### EXERCISE PROMPT
Below are records. Copy every line with "into" in it.

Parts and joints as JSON
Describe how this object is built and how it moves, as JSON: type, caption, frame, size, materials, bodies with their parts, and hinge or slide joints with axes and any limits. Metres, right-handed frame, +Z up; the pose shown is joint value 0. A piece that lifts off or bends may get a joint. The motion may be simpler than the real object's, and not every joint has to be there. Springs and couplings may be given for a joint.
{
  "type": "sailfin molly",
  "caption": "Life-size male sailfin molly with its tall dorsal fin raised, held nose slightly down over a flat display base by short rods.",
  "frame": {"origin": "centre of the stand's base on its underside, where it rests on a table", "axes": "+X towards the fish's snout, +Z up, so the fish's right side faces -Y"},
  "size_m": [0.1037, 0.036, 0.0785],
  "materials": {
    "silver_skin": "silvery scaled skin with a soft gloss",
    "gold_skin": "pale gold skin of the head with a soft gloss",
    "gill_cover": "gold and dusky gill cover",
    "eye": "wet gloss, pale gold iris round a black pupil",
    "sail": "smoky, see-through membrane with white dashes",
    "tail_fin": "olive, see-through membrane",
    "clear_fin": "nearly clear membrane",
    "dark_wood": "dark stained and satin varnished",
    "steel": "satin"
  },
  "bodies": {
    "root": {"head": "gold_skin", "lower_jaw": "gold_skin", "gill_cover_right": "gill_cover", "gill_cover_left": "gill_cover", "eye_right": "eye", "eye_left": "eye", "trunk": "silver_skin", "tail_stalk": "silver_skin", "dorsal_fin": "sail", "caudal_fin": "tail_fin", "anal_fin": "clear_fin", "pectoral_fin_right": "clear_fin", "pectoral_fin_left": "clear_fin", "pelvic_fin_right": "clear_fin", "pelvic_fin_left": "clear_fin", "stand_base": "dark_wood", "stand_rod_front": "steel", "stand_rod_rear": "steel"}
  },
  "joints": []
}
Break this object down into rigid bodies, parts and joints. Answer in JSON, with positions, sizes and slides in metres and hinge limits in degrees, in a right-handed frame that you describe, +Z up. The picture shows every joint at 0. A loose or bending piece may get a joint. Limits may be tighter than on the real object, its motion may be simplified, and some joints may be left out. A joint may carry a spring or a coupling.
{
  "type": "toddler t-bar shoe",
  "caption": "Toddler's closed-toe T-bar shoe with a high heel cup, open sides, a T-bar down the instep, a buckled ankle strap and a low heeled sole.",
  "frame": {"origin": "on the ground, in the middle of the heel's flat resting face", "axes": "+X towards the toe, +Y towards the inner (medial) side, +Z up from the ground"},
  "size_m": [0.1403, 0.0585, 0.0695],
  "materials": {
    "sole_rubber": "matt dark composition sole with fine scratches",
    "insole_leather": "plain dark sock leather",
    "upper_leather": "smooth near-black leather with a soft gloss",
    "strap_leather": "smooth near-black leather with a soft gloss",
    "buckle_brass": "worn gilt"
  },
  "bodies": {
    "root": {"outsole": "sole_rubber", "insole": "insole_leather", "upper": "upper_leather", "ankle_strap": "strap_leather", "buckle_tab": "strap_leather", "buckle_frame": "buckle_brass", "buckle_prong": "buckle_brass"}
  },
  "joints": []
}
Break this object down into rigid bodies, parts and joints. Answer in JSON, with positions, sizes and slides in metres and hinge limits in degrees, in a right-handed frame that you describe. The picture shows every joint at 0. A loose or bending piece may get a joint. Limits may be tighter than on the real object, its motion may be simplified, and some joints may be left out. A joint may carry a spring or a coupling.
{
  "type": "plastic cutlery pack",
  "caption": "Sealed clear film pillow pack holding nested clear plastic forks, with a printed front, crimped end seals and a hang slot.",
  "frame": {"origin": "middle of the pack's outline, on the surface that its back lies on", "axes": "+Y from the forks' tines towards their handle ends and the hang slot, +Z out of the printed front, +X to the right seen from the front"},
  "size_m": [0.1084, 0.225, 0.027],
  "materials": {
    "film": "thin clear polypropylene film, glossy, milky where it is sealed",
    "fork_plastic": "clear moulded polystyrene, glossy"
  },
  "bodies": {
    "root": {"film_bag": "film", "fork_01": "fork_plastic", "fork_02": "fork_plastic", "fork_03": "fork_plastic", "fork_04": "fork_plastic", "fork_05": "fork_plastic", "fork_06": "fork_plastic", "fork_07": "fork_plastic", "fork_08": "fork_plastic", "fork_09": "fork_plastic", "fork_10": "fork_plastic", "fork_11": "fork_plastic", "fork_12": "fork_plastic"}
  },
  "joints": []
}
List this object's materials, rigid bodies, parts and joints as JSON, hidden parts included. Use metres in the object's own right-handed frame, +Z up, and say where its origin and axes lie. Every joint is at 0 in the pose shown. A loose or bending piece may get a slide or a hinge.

### OUTPUT FOR THIS EXERCISE
Break this object down into rigid bodies, parts and joints. Answer in JSON, with positions, sizes and slides in metres and hinge limits in degrees, in a right-handed frame that you describe, +Z up. The picture shows every joint at 0. A loose or bending piece may get a joint. Limits may be tighter than on the real object, its motion may be simplified, and some joints may be left out. A joint may carry a spring or a coupling.
Break this object down into rigid bodies, parts and joints. Answer in JSON, with positions, sizes and slides in metres and hinge limits in degrees, in a right-handed frame that you describe. The picture shows every joint at 0. A loose or bending piece may get a joint. Limits may be tighter than on the real object, its motion may be simplified, and some joints may be left out. A joint may carry a spring or a coupling.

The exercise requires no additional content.